Energietransitie

Maak ruimte voor energietransitie

Nederland ondertekende in 2015 het klimaatakkoord van Parijs. Dit levert een belangrijke opgave op voor het terugdringen van broeikasgasemissies en het omvormen van het energiesysteem. Op Europees niveau betekent dat voor Nederland een vermindering van uitstoot van broeikasgassen in 2050 ten opzichte van 1990 met 85-95% om de opwarming van de aarde te beperken tot 2 graden. Dit streven krijgt onder meer gestalte in het Energieakkoord dat in 2013 door meer dan 40 organisaties is gesloten. Het doel hiervan is om in 2020 voor 14% duurzaam in de Nederlandse energiebehoefte te voorzien en in 2023 voor 16% (tegen 5,8% nu).

Om de klimaatverandering tegen te gaan is een energietransitie op grote schaal noodzakelijk, oftewel:

  • vermindering van het energieverbruik;
  • overgang van fossiele brandstoffen naar duurzame of hernieuwbare energie;
  • vermindering van de CO2-uitstoot;
  • zo efficiënt mogelijk gebruik van fossiele brandstoffen (daar waar deze nog nodig zijn).

Een extra reden voor deze transitie is dat Nederland daarmee minder afhankelijk wordt van buitenlandse energieleveranciers. De energietransitie is echter een complex proces. Niet in de laatste plaats vanwege de ruimte die het vraagt, soms permanent en soms tijdelijk.

Het Groene Hart speelt net als andere gebieden in Nederland een rol in de energietransitie. Productie, distributie en opslag van duurzame energie hebben invloed op de ruimte door hun verschijningsvorm en de fysieke plek die ze innemen. Daarnaast is er indirect ruimtebeslag, vanwege bijvoorbeeld de wettelijke normen voor geluid en slagschaduw bij windturbines.
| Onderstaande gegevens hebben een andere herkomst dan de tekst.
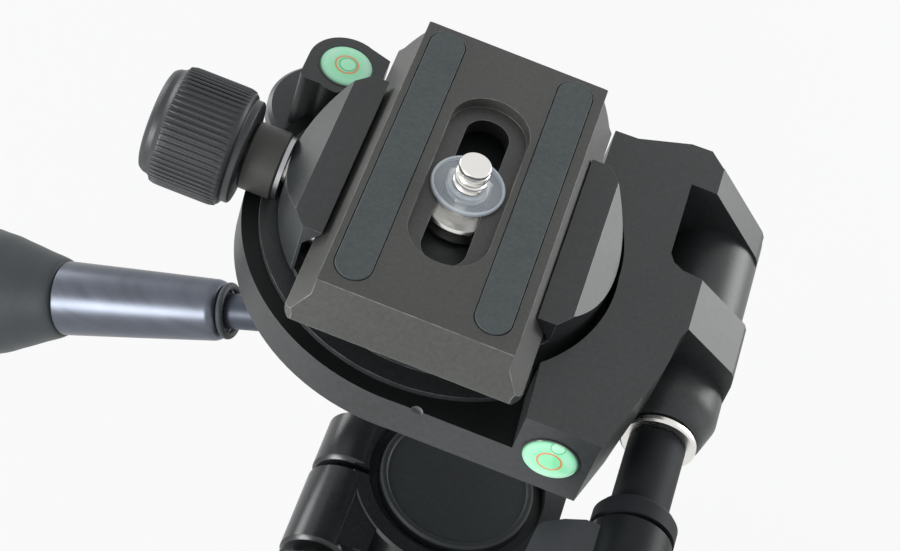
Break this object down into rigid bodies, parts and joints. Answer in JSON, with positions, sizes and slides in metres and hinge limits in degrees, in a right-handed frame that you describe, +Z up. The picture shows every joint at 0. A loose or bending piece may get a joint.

De druk op de ruimte en het noodzakelijke draagvlak voor veranderingen in het landschap maakt de energietransitie tot een belangrijk maatschappelijk vraagstuk.

Groen Hart energie transitie: windmolen, zonnepanelen en geothermie

Daarom is het van belang het thema breed bespreekbaar te maken voor het Groene Hart. De kunst is om andere opgaven met energietransitie te verbinden, voordat een ruimtelijke vertaling gemaakt wordt. De vraag is hoe de transitie in ruimtelijke zin een plek krijgt en hoe we het Groene Hart zo inrichten dat er een goed energiesysteem ontstaat.

Dit leidt tot de volgende ambities voor het Groene Hart:

  1. Het is onvermijdelijk dat ook het Groene Hart substantieel ruimte maakt voor de eigen energieopgave (wind, zon, water, aardwarmte, biomassa).
  2. In 2040 is het Groene Hart goed op weg naar duurzame energieopwekking. Opwekking en verbruik van energie (voor huishoudens en bedrijven) zijn in 2050 in evenwicht.
  3. Positionering en inpassing van energie-installaties gebeurt zorgvuldig. Hiervoor zijn op alle overheidsniveaus eenduidige uitgangspunten voor het Groene Hart nodig.